Request:
Both end lines count: copy exactly from the line that contains "hides part of it" to the line that contains "before = set(bpy.data.objects)", and only those lines.

Given material:
....
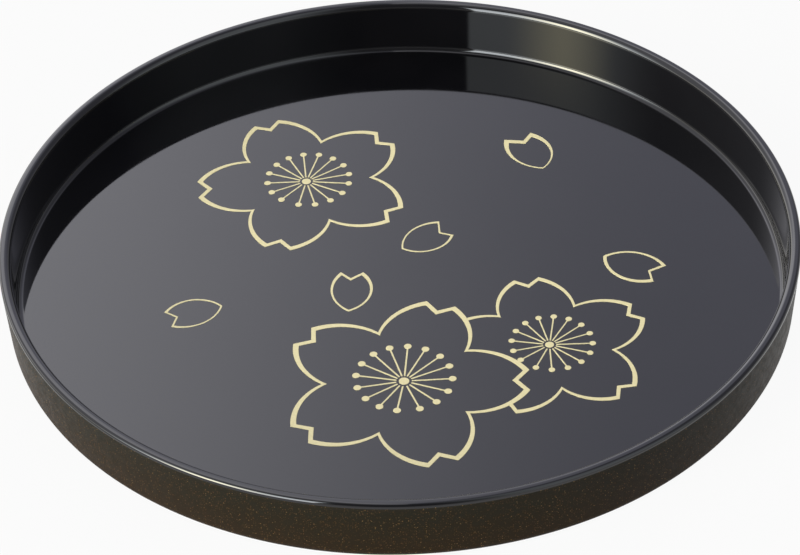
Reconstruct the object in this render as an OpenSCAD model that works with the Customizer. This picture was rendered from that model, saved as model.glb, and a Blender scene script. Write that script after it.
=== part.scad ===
/* [Tray] */
// Overall diameter over the rim
tray_d = 303; // [200:1:400]
// Overall height
tray_h = 27; // [18:0.5:40]
// Rounding of the rim's outer edge
rim_outer_r = 1.15; // [0.6:0.05:1.6]
// Width of the flat on top of the rim
rim_flat = 0.7; // [0.2:0.1:2]
// Rounding of the rim's inner edge
rim_inner_r = 2.35; // [1.2:0.05:3]
// Thickness of the wall where it meets the floor
wall_t = 3.2; // [2:0.1:3.6]
// Outward lean of the wall's inner face from vertical, in degrees
inner_lean = 1.4; // [0:0.2:6]
// Height of the moulded floor's top face above the table
floor_top = 4.25; // [4:0.05:6]
// Radius of the hollow corner between wall and floor
corner_r = 2.4; // [1:0.2:5]

/* [Underside] */
// Width of the ring that the tray stands on
foot_w = 4; // [2:0.5:12]
// Depth of the recess inside the standing ring
recess_depth = 1.9; // [0.5:0.1:2.2]
// Rounding where the wall meets the table
heel_r = 3.3; // [1:0.1:4]

/* [Lacquer] */
// Thickness of each lacquer coat
coat_t = 0.15; // [0.1:0.05:0.3]
// How far the black coat runs down the outside, below the rounded rim
black_skirt = 0.4; // [0.2:0.2:3]

/* [Gold print] */
// Thickness of the printed gold
print_t = 0.1; // [0.05:0.05:0.2]
// Radius of the left blossom, to its lobe tips
left_blossom_r = 42.4; // [20:0.1:45]
// Radius of the front blossom, to its lobe tips
front_blossom_r = 46.6; // [20:0.1:48]
// Radius of the right blossom, to its lobe tips
right_blossom_r = 39.4; // [20:0.1:42]
// Stamens around each blossom's centre, evenly spaced but for one wide gap
stamen_step = 22; // [20:0.5:22]

/* [Hidden] */

rim_w = rim_outer_r + rim_flat + rim_inner_r;
// The outer face leans more than the inner one, so the wall thickens towards the rim
wall_rise = tray_h - rim_outer_r - floor_top;
outer_lean = atan(tan(inner_lean) + (rim_w - wall_t) / wall_rise);
// Centres of the rim's two roundings
rim_outer = [tray_d / 2 - coat_t - rim_outer_r, tray_h - coat_t - rim_outer_r];
rim_inner = [rim_outer[0] - rim_flat, tray_h - coat_t - rim_inner_r];
// Centre of the rounding at the foot of the outer face
heel_x = rim_outer[0]
    + (rim_outer_r - heel_r + (heel_r - rim_outer[1]) * sin(outer_lean)) / cos(outer_lean);
// Centre of the hollow corner inside the tray
corner_z = floor_top + corner_r;
corner_x = rim_inner[0]
    - (rim_inner_r + corner_r - (corner_z - rim_inner[1]) * sin(inner_lean)) / cos(inner_lean);
foot_x = heel_x - foot_w;
// The speckled coat stops this far above the table, part of the way round the heel
coat_lift = 0.1;
heel_coat_turn = asin((heel_r - coat_lift) / (heel_r + coat_t)) - outer_lean;
print_z = floor_top + coat_t;

section_steps = 12;
body_fn = 240;
print_fn = 96;

// Blossom artwork at a radius of 1, with one petal's axis along +X
petals = 5;
// Each side of a petal is an arc: [centre along the axis, centre across it, radius]
petal_outer_arc = [0.55, 0.143, 0.523];
petal_inner_arc = [0.524, 0.14, 0.496];
// The V in a petal's end: [bottom along the axis, lobe tip along it, lobe tip across it]
petal_outer_notch = [0.912, 1.003, 0.12];
petal_inner_notch = [0.864, 0.956, 0.115];
blossom_core_r = 0.3;
// The ring of petals and the ring of stamen tips each sit a little off the centre dot
petal_ring_offset = [-0.017, 0.002];
stamen_ring_offset = [0.034, 0.01];
stamen_ring_r = 0.3845;
stamens = 16;
stamens_before_gap = 11;
stamen_gap = 5;
first_stamen = -30.5;
stamen_tip_r = 0.031;
stamen_thread_w = 0.0135;
stamen_start_r = 0.062;
centre_dot_r = 0.042;

// Placing: [x, y, turn, radius]
left_blossom = [-36.1, 59.8, 39.6, left_blossom_r];
front_blossom = [0, -61.5, 70.9, front_blossom_r];
right_blossom = [54.7, -43.7, 27, right_blossom_r];

// Loose petals: [pointed end x, y, direction, length, spread of the wider lobe, hole].
// The hole in the outline is the petal itself, shrunk about a point: [along, across, scale].
petal_back = [58.2, 63.2, 111, 23.4, 0.29, [0.2, 0, 0.86]];
petal_right = [78.2, 7.3, -30.9, 23.9, 0.25, [0.47, 0.06, 0.875]];
petal_front = [-20.1, -20.8, 87, 23.3, 0.17, [0.36, 0, 0.88]];
petal_left = [-68, -15, 198.5, 21.7, 0.22, [0.42, 0, 0.91]];
petal_middle = [0.8, 15.6, 31.5, 21.2, 0.28, [0.42, 0, 0.912]];
// Loose petal at a length of 1: narrow lobe's spread, bulge of each side, bottom of the V
narrow_lobe = 0.2;
wide_side_bulge = 0.228;
narrow_side_bulge = 0.266;
loose_notch = 0.845;

// Points along an arc about centre c, from angle a to angle b
function arc(c, r, a, b, n = section_steps) =
    [for (i = [0:n]) let (t = a + (b - a) * i / n) [c[0] + r * cos(t), c[1] + r * sin(t)]];

// The rim, from its outer side over the top to its inner side, grown by t
function rim_arcs(t) = concat(
    arc(rim_outer, rim_outer_r + t, -outer_lean, 90),
    arc(rim_inner, rim_inner_r + t, 90, 180 - inner_lean)
);

// The hollow corner, from the wall down to the floor, shrunk by t
function corner_arc(t) = arc([corner_x, corner_z], corner_r - t, -inner_lean, -90);

// The heel, from the wall down and round by an angle, grown by t
function heel_arc(t, turn) = arc([heel_x, heel_r], heel_r + t, -outer_lean, -outer_lean - turn);

// A point on the outer face, a distance down from the rim's rounding, grown by t
function outer_face(t, down) = rim_outer
    + (rim_outer_r + t) * [cos(outer_lean), -sin(outer_lean)]
    - down * [sin(outer_lean), cos(outer_lean)];

function reversed(list) = [for (i = [len(list) - 1:-1:0]) list[i]];

module lathe(section) {
    rotate_extrude($fn = body_fn) polygon(section);
}

module tray_moulding() {
    color("#26231f")
    lathe(concat(
        [[0, floor_top], [0, recess_depth], [foot_x - recess_depth, recess_depth], [foot_x, 0]],
        reversed(heel_arc(0, 90 - outer_lean)),
        [outer_face(0, black_skirt)],
        rim_arcs(0),
        corner_arc(0)
    ));
}

module black_lacquer() {
    color("#15161a")
    lathe(concat(
        [[0, floor_top], [0, floor_top + coat_t]],
        reversed(corner_arc(coat_t)),
        reversed(rim_arcs(coat_t)),
        [outer_face(coat_t, black_skirt), outer_face(0, black_skirt)],
        rim_arcs(0),
        corner_arc(0)
    ));
}

module speckled_lacquer() {
    color("#3d342a")
    lathe(concat(
        [outer_face(0, black_skirt), outer_face(coat_t, black_skirt)],
        heel_arc(coat_t, heel_coat_turn),
        reversed(heel_arc(0, heel_coat_turn))
    ));
}

module underside_lacquer() {
    color("#1b1a19")
    translate([0, 0, recess_depth - coat_t])
    cylinder(h = coat_t, r = foot_x - recess_depth, $fn = body_fn);
}

// Moves unit artwork to a blossom's place, size and turn
module place_blossom(place) {
    translate([place[0], place[1]]) rotate(place[2]) scale(place[3]) children();
}

// A lens of two arcs, with a V cut from its outer end
module blossom_petal(side, notch) {
    difference() {
        intersection() {
            translate([side[0], -side[1]]) circle(side[2], $fn = print_fn);
            translate([side[0], side[1]]) circle(side[2], $fn = print_fn);
        }
        v_cut([notch[0], 0], [notch[1], notch[2]], [notch[1], -notch[2]]);
    }
}

// The wedge that opens from a point through two lobe tips
module v_cut(bottom, tip_a, tip_b) {
    reach = 3;
    polygon([bottom, bottom + reach * (tip_a - bottom), bottom + reach * (tip_b - bottom)]);
}

module blossom_shape(side, notch) {
    translate(petal_ring_offset) {
        circle(blossom_core_r, $fn = print_fn);
        for (i = [0:petals - 1]) rotate(i * 360 / petals) blossom_petal(side, notch);
    }
}

module blossom_silhouette(place) {
    place_blossom(place) blossom_shape(petal_outer_arc, petal_outer_notch);
}

module blossom_outline(place) {
    difference() {
        blossom_silhouette(place);
        place_blossom(place) blossom_shape(petal_inner_arc, petal_inner_notch);
    }
}

// Angle of a stamen on the ring of tips
function stamen_angle(i) =
    first_stamen + i * stamen_step + (i < stamens_before_gap ? 0 : stamen_gap + (i - stamens_before_gap));

module blossom_stamens(place) {
    place_blossom(place)
    for (i = [0:stamens - 1]) {
        a = stamen_angle(i);
        tip = stamen_ring_offset + stamen_ring_r * [cos(a), sin(a)];
        rotate(atan2(tip[1], tip[0])) {
            translate([norm(tip), 0]) circle(stamen_tip_r, $fn = 32);
            translate([stamen_start_r, -stamen_thread_w / 2])
            square([norm(tip) - stamen_start_r, stamen_thread_w]);
        }
    }
}

module blossom_centre(place) {
    place_blossom(place) circle(centre_dot_r, $fn = 48);
}

// A circle through the pointed end and a lobe tip, bulging to the lobe's own side
module side_circle(lobe, bulge) {
    half = norm(lobe) / 2;
    r = (half * half + bulge * bulge) / (2 * bulge);
    rotate(atan2(lobe[1], lobe[0])) translate([half, sign(lobe[1]) * (bulge - r)]) circle(r, $fn = print_fn);
}

module loose_petal_shape(spread) {
    difference() {
        intersection() {
            side_circle([1, spread], wide_side_bulge);
            side_circle([1, -narrow_lobe], narrow_side_bulge);
        }
        v_cut([loose_notch, 0], [1, spread], [1, -narrow_lobe]);
    }
}

module loose_petal(place) {
    hole = place[5];
    translate([place[0], place[1]]) rotate(place[2]) scale(place[3])
    difference() {
        loose_petal_shape(place[4]);
        translate((1 - hole[2]) * [hole[0], hole[1]]) scale(hole[2]) loose_petal_shape(place[4]);
    }
}

module gold_print() {
    color("#e4d596")
    translate([0, 0, print_z]) linear_extrude(print_t) children();
}

// The front blossom lies over the right one and hides part of it
module right_blossom_print() {
    gold_print() difference() {
        children();
        blossom_silhouette(front_blossom);
    }
}

tray_moulding();
black_lacquer();
speckled_lacquer();
underside_lacquer();
gold_print() blossom_outline(left_blossom);  // left_blossom_outline
gold_print() blossom_outline(front_blossom);  // front_blossom_outline
right_blossom_print() blossom_outline(right_blossom);  // right_blossom_outline
gold_print() blossom_stamens(left_blossom);  // left_blossom_stamens
gold_print() blossom_stamens(front_blossom);  // front_blossom_stamens
right_blossom_print() blossom_stamens(right_blossom);  // right_blossom_stamens
gold_print() blossom_centre(left_blossom);  // left_blossom_centre
gold_print() blossom_centre(front_blossom);  // front_blossom_centre
gold_print() blossom_centre(right_blossom);  // right_blossom_centre
gold_print() loose_petal(petal_back);  // loose_petal_back
gold_print() loose_petal(petal_right);  // loose_petal_right
gold_print() loose_petal(petal_front);  // loose_petal_front
gold_print() loose_petal(petal_left);  // loose_petal_left
gold_print() loose_petal(petal_middle);  // loose_petal_middle
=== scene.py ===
import math

import bmesh
import bpy
from mathutils import Matrix, Vector


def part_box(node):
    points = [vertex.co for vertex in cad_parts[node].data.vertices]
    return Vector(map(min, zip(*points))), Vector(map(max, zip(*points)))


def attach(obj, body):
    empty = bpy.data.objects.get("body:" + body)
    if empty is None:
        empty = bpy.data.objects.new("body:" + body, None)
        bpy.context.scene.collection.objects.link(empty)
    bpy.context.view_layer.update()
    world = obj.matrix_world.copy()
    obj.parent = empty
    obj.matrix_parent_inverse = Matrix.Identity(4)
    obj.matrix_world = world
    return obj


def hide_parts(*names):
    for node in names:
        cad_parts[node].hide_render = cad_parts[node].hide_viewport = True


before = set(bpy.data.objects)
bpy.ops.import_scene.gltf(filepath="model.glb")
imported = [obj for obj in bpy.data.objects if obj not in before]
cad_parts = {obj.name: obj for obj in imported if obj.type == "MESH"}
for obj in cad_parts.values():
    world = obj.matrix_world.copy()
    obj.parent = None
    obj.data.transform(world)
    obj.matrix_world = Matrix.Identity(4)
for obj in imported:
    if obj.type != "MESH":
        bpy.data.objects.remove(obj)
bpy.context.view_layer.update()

BODY = "root"
MM = 0.001

# Sections of the tray that its boxes don't give, in millimetres
RIM_OUTER_R = 1.15
RIM_FLAT = 0.7
RIM_INNER_R = 2.35
WALL_T = 3.2
INNER_LEAN = math.radians(1.4)
CORNER_R = 2.4
HEEL_R = 3.3
COAT_EDGE = 0.05
TURN_STEPS = 480
ARC_STEPS = 20
# Extra points that keep flat stretches flat when the mesh is shaded
HOLD = 0.2
HOLD_MOST = 0.4
CORNER_HOLD = 0.3
FLOOR_RING_RADII = (130, 100, 70, 40, 15)
# Edges that fold by more than this many degrees are shaded sharp
SHARP_EDGE = 35

# Blossom artwork at a radius of 1, with one petal's axis along +X
PETALS = 5
OUTER_SIDE = (0.55, 0.143, 0.523)
INNER_SIDE = (0.524, 0.14, 0.496)
OUTER_NOTCH = (0.912, 1.003, 0.12)
INNER_NOTCH = (0.864, 0.956, 0.115)
PETAL_RING_OFFSET = Vector((-0.017, 0.002))
STAMEN_RING_OFFSET = Vector((0.034, 0.01))
STAMEN_RING_R = 0.3845
STAMENS = 16
STAMENS_BEFORE_GAP = 11
STAMEN_STEP = 22
STAMEN_GAP = 5
FIRST_STAMEN = -30.5
STAMEN_TIP_R = 0.031
STAMEN_THREAD_W = 0.0135
STAMEN_START_R = 0.062
CENTRE_DOT_R = 0.042
BLOSSOM_TURNS = {"left": 39.6, "front": 70.9, "right": 27.0}

# Loose petals: direction in degrees, spread of the wider lobe at a length of 1, and the hole in
# the outline: the petal itself, shrunk about a point (along, across, scale)
LOOSE_PETALS = {
    "back": (111.0, 0.29, (0.2, 0.0, 0.86)),
    "right": (-30.9, 0.25, (0.47, 0.06, 0.875)),
    "front": (87.0, 0.17, (0.36, 0.0, 0.88)),
    "left": (198.5, 0.22, (0.42, 0.0, 0.91)),
    "middle": (31.5, 0.28, (0.42, 0.0, 0.912)),
}
NARROW_LOBE = 0.2
WIDE_BULGE = 0.228
NARROW_BULGE = 0.266
LOOSE_NOTCH = 0.845
INK_EDGE = 0.035
SIDE_STEPS = 24
TIP_STEPS = 28
DOT_STEPS = 48
INSET_LEAST = 0.4
CUTTER_MARGIN = 1

# The view of the tray, in degrees and in rim radii from its bottom centre
LENS_MM = 151.07
ELEVATION = 39.756
ROLL = -1.891
DISTANCE = 8.5068
AIM_RIGHT = -0.0021
AIM_UP = 0.0154
SENSOR_MM = 36
CLIP_END_M = 100

# The stage: a pale light table and its size
FLOOR_GLOW = 0.937
FLOOR_HALF_MM = 20000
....
Output for this exercise:
// The front blossom lies over the right one and hides part of it
module right_blossom_print() {
    gold_print() difference() {
        children();
        blossom_silhouette(front_blossom);
    }
}

tray_moulding();
black_lacquer();
speckled_lacquer();
underside_lacquer();
gold_print() blossom_outline(left_blossom);  // left_blossom_outline
gold_print() blossom_outline(front_blossom);  // front_blossom_outline
right_blossom_print() blossom_outline(right_blossom);  // right_blossom_outline
gold_print() blossom_stamens(left_blossom);  // left_blossom_stamens
gold_print() blossom_stamens(front_blossom);  // front_blossom_stamens
right_blossom_print() blossom_stamens(right_blossom);  // right_blossom_stamens
gold_print() blossom_centre(left_blossom);  // left_blossom_centre
gold_print() blossom_centre(front_blossom);  // front_blossom_centre
gold_print() blossom_centre(right_blossom);  // right_blossom_centre
gold_print() loose_petal(petal_back);  // loose_petal_back
gold_print() loose_petal(petal_right);  // loose_petal_right
gold_print() loose_petal(petal_front);  // loose_petal_front
gold_print() loose_petal(petal_left);  // loose_petal_left
gold_print() loose_petal(petal_middle);  // loose_petal_middle
=== scene.py ===
import math

import bmesh
import bpy
from mathutils import Matrix, Vector


def part_box(node):
    points = [vertex.co for vertex in cad_parts[node].data.vertices]
    return Vector(map(min, zip(*points))), Vector(map(max, zip(*points)))


def attach(obj, body):
    empty = bpy.data.objects.get("body:" + body)
    if empty is None:
        empty = bpy.data.objects.new("body:" + body, None)
        bpy.context.scene.collection.objects.link(empty)
    bpy.context.view_layer.update()
    world = obj.matrix_world.copy()
    obj.parent = empty
    obj.matrix_parent_inverse = Matrix.Identity(4)
    obj.matrix_world = world
    return obj


def hide_parts(*names):
    for node in names:
        cad_parts[node].hide_render = cad_parts[node].hide_viewport = True


before = set(bpy.data.objects)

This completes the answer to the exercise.